Exercise: What is the count of lines in the listing below that hold the string "from"? Reply with that number alone.

Data lines:
______________________________
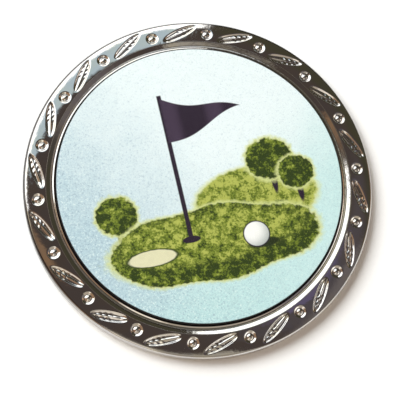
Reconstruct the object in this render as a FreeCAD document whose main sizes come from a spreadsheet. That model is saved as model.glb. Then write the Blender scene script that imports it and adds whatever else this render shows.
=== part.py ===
import FreeCAD, Part
import os

import Sketcher

# Ball marker: a round cast coin with a ring of leaves and dimples cut into its
# rim, and a printed disc with a clear cover that is bonded into its recess.
# Millimetres, +Z up. The origin is the middle of the flat back, which lies on z = 0.
# The first dimple lies ornament_phase anticlockwise of +X.

# Driving dimensions: the alias in the sheet, its value, and what it is.
SIZES = (
    ("insert_diameter", 25.4, "standard one inch insert"),
    ("insert_clearance", 0.08, "gap all round between the insert and the recess"),
    ("bead_top", 0.06, "flat top of the bead that borders the recess"),
    ("bead_slope", 0.09, "width of the bead's outer slope"),
    ("bead_rise", 0.07, "height of the bead above the ledge"),
    ("ledge_width", 0.21, "flat ledge of the moulding outside the bead"),
    ("step_width", 0.36, "width of the slope from the ledge up to the crest"),
    ("step_drop", 0.14, "fall of the ledge below the crest"),
    ("rim_width", 2.0, "from the crest to the outside of the coin"),
    ("crest_height", 1.5, "highest circle of the metal above the back"),
    ("recess_floor", 0.75, "metal left under the recess"),
    ("rim_lean", 3.0, "slope of the rim face at the crest, degrees"),
    ("rim_face_radius", 9.5, "radius of the convex rim face in section"),
    ("rim_edge_round", 0.2, "rounding of the outer edge at the front"),
    ("back_edge_round", 0.25, "rounding of the outer edge at the back"),
    ("ornament_count", 18, "dimples round the rim, and as many leaves"),
    ("ornament_phase", 7.7, "angle of the first dimple from +X, degrees"),
    ("dimple_inset", 0.23, "dimple centres inside the middle of the rim face"),
    ("dimple_diameter", 1.15, "outside of a dimple"),
    ("pip_diameter", 0.56, "pip left standing in the middle of a dimple"),
    ("dimple_depth", 0.15, "depth of a dimple"),
    ("leaf_inset", 0.13, "leaf centres inside the middle of the rim face"),
    ("leaf_length", 3.6, "tip to tip"),
    ("leaf_width", 0.92, "across the middle of a leaf"),
    ("leaf_slant", 23.0, "turn of a leaf away from the rim's direction, degrees"),
    ("leaf_midrib", 0.12, "width of the rib left standing along a leaf"),
    ("leaf_shift", 0.4, "turn of the leaves clockwise from midway, degrees"),
    ("leaf_depth", 0.16, "depth of a leaf"),
    ("cut_headroom", 0.05, "how far above the rim face each cut starts"),
    ("adhesive_inset", 0.35, "how far the adhesive stays inside the insert's edge"),
    ("adhesive_thickness", 0.15, "double-sided adhesive film"),
    ("backing_thickness", 0.8, "steel backing disc"),
    ("backing_round", 0.12, "rolled lower edge of the backing disc"),
    ("print_thickness", 0.1, "printed sheet"),
    ("cover_thickness", 0.2, "clear cover"),
    ("cover_round", 0.06, "softened upper edge of the clear cover"),
)

SHEET = "Sizes"
FULL_TURN = 360.0
Z_UP = FreeCAD.Vector(0, 0, 1)
Y_AXIS = FreeCAD.Vector(0, 1, 0)
ORIGIN = FreeCAD.Vector(0, 0, 0)
# An expression that turns something keeps the axis of the turn it replaces.
SMALL_TURN = FreeCAD.Rotation(Z_UP, 1.0)
SAME_RADIUS = 1e-6
# How a sketch numbers its own axes.
SKETCH_AXES = {"horizontal": -1, "vertical": -2}

# Radii and heights that more than one feature uses, as expressions of the sheet.
INSERT_RADIUS = f"{SHEET}.insert_diameter / 2"
RECESS_RADIUS = f"({INSERT_RADIUS} + {SHEET}.insert_clearance)"
BEAD_TOP_RADIUS = f"({RECESS_RADIUS} + {SHEET}.bead_top)"
BEAD_FOOT_RADIUS = f"({BEAD_TOP_RADIUS} + {SHEET}.bead_slope)"
LEDGE_RADIUS = f"({BEAD_FOOT_RADIUS} + {SHEET}.ledge_width)"
CREST_RADIUS = f"({LEDGE_RADIUS} + {SHEET}.step_width)"
FACE_MIDDLE = f"({CREST_RADIUS} + {SHEET}.rim_width / 2)"
COIN_RADIUS = f"({CREST_RADIUS} + {SHEET}.rim_width)"
LEDGE_HEIGHT = f"({SHEET}.crest_height - {SHEET}.step_drop)"
BEAD_HEIGHT = f"({LEDGE_HEIGHT} + {SHEET}.bead_rise)"

# The rim face is an arc in section, and its centre lies under the moulding.
LEAN = f"({SHEET}.rim_lean * 1deg)"
FACE_CENTRE_RADIUS = f"({CREST_RADIUS} - {SHEET}.rim_face_radius * sin({LEAN}))"
FACE_CENTRE_HEIGHT = (
    f"({SHEET}.crest_height - {SHEET}.rim_face_radius * cos({LEAN}))"
)


def make_sheet(doc):
    """The spreadsheet of driving dimensions."""
    sheet = doc.addObject("Spreadsheet::Sheet", SHEET)
    for row, (alias, value, meaning) in enumerate(SIZES, start=1):
        sheet.set(f"A{row}", meaning)
        sheet.set(f"B{row}", str(value))
        sheet.setAlias(f"B{row}", alias)
    doc.recompute()
    return sheet


def make_body(doc, label):
    """A body whose label names the sub-part, and its origin features by role."""
    body = doc.addObject("PartDesign::Body", label)
    body.Label = label
    roles = {feature.Role: feature for feature in body.Origin.OriginFeatures}
    return body, roles


def sketch_on(body, name, support):
    """A sketch that lies flat on a plane of its own body."""
    sketch = body.newObject("Sketcher::SketchObject", name)
    sketch.AttachmentSupport = (support, [""])
    sketch.MapMode = "FlatFace"
    return sketch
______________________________
Exercise output: 6